The LG U8400 - the first HSDPA phone to be demonstrated to the public on U.S. spectrum bands, (850 MHz and 1900 MHz,) and, we believe, the first Cingular-branded 3G phone to be shown publicly:

 

LG reps speaking on the record insisted the phone shown above was only an early prototype. But we've heard from other reliable sources that this phone could be launched as soon as six months from now.

As you can probably see, it's a slide-style model with a rotating camera on top. The screen is great, but the buttons are relatively small and didn't stick out much on the one we tried, so they were kind of hard to press. Hopefully that will be fixed by launch time.

Keeping with the slider theme, and on the subject of phones for GSM carriers, LG also announced the F7200, LG's first GSM phone with Push-To-Talk (PTT). It's slated be launched in the second quarter (April - June).

 

We're not supposed to tell you whose logo is under the black box in the photos above, but let's just say it's a really huge U.S. carrier. What really got our attention was when we were told by an LG executive that the F7200 would use Kodiak's RTX client for PTT.
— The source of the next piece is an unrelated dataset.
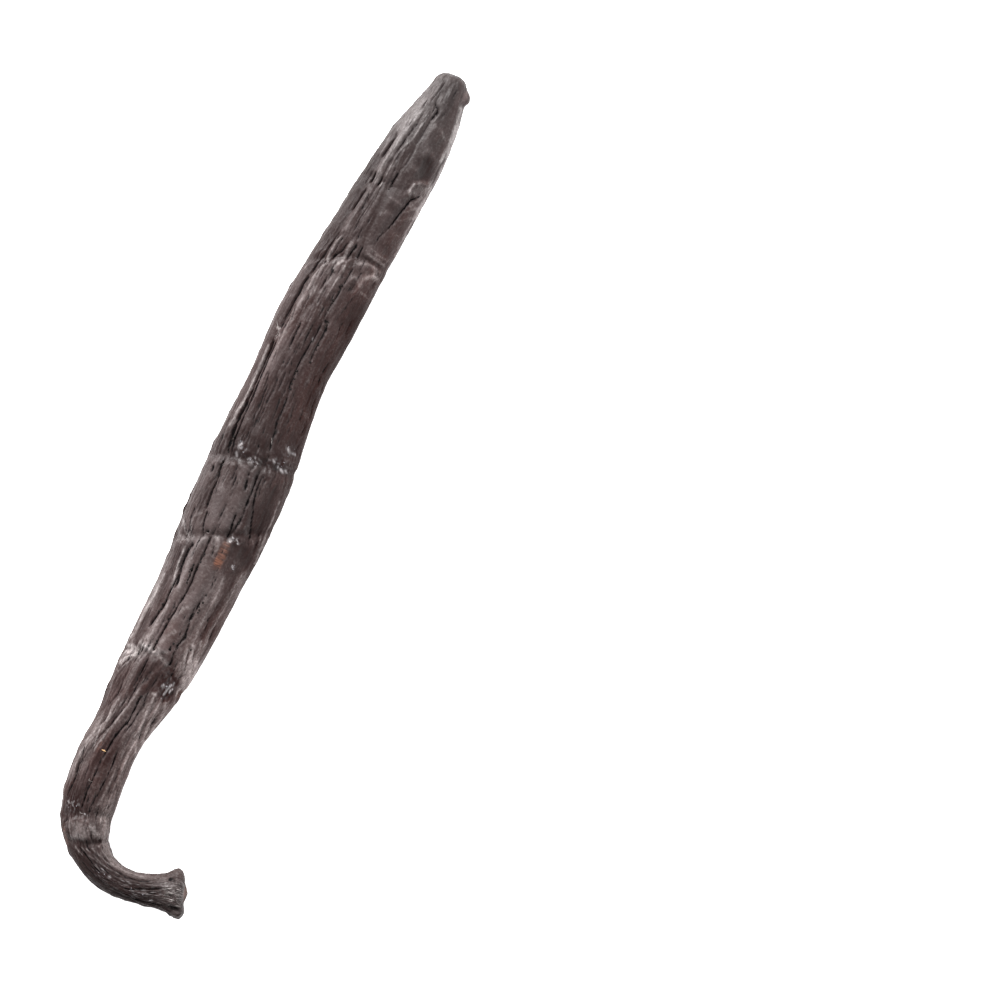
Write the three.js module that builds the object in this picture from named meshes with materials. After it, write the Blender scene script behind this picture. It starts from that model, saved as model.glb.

That implies to us that the particular unspoken major carrier could be planning to deploy Kodiak's PTT technology instead of the PoC standard. (PoC is backed by practically every major manufacturer, including Sony Ericsson, Motorola, Nokia and Siemens, and the OMA standards group.) If this is indeed the case, it could be a really major blow for PoC as a standard, but of course a huge win for Kodiak.